# [Challenge]
Look through the data for the string "parts". Copy every line where it is found.

# [Records shown]
-.-.-

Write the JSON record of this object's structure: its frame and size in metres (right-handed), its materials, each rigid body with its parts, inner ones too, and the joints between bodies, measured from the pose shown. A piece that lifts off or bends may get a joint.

-.-.-

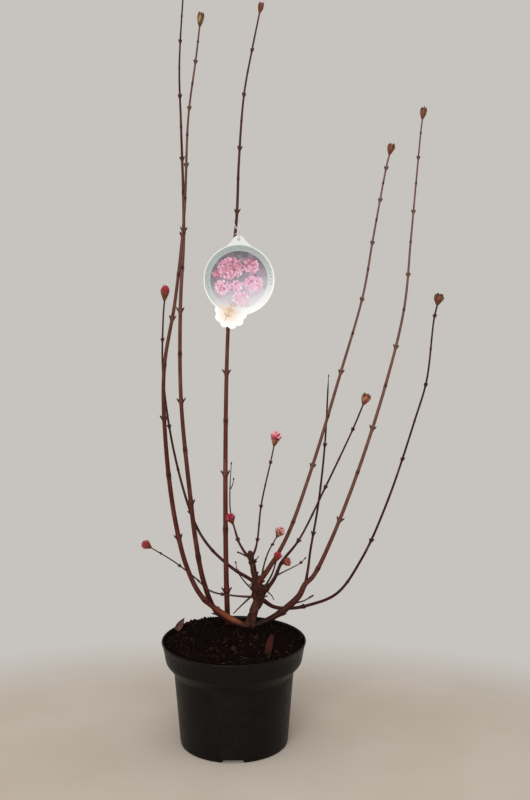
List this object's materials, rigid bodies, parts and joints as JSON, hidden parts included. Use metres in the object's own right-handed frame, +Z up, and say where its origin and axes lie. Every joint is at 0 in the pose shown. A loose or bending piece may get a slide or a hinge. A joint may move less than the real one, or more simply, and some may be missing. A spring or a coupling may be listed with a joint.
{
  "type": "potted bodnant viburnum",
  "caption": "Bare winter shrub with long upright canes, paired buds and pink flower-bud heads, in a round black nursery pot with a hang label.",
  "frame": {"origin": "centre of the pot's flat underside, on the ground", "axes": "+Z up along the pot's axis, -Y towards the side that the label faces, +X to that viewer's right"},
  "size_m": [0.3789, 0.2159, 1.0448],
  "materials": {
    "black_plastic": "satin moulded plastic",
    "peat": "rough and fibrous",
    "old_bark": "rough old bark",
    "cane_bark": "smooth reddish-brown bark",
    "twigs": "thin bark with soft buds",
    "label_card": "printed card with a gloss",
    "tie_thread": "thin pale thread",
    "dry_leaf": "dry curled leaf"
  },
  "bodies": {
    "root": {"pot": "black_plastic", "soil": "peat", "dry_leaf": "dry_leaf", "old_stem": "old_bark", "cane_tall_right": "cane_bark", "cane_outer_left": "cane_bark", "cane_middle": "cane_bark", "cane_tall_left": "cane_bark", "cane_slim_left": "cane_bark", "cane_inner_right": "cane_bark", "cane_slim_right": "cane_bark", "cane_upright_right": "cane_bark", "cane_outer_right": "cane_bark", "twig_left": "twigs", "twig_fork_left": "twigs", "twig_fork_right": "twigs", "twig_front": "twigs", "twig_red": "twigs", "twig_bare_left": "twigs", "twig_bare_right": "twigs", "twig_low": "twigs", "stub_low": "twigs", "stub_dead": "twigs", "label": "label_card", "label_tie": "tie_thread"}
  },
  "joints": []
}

-.-.-

# [Complete answer]
Write the JSON record of this object's structure: its frame and size in metres (right-handed), its materials, each rigid body with its parts, inner ones too, and the joints between bodies, measured from the pose shown. A piece that lifts off or bends may get a joint.
List this object's materials, rigid bodies, parts and joints as JSON, hidden parts included. Use metres in the object's own right-handed frame, +Z up, and say where its origin and axes lie. Every joint is at 0 in the pose shown. A loose or bending piece may get a slide or a hinge. A joint may move less than the real one, or more simply, and some may be missing. A spring or a coupling may be listed with a joint.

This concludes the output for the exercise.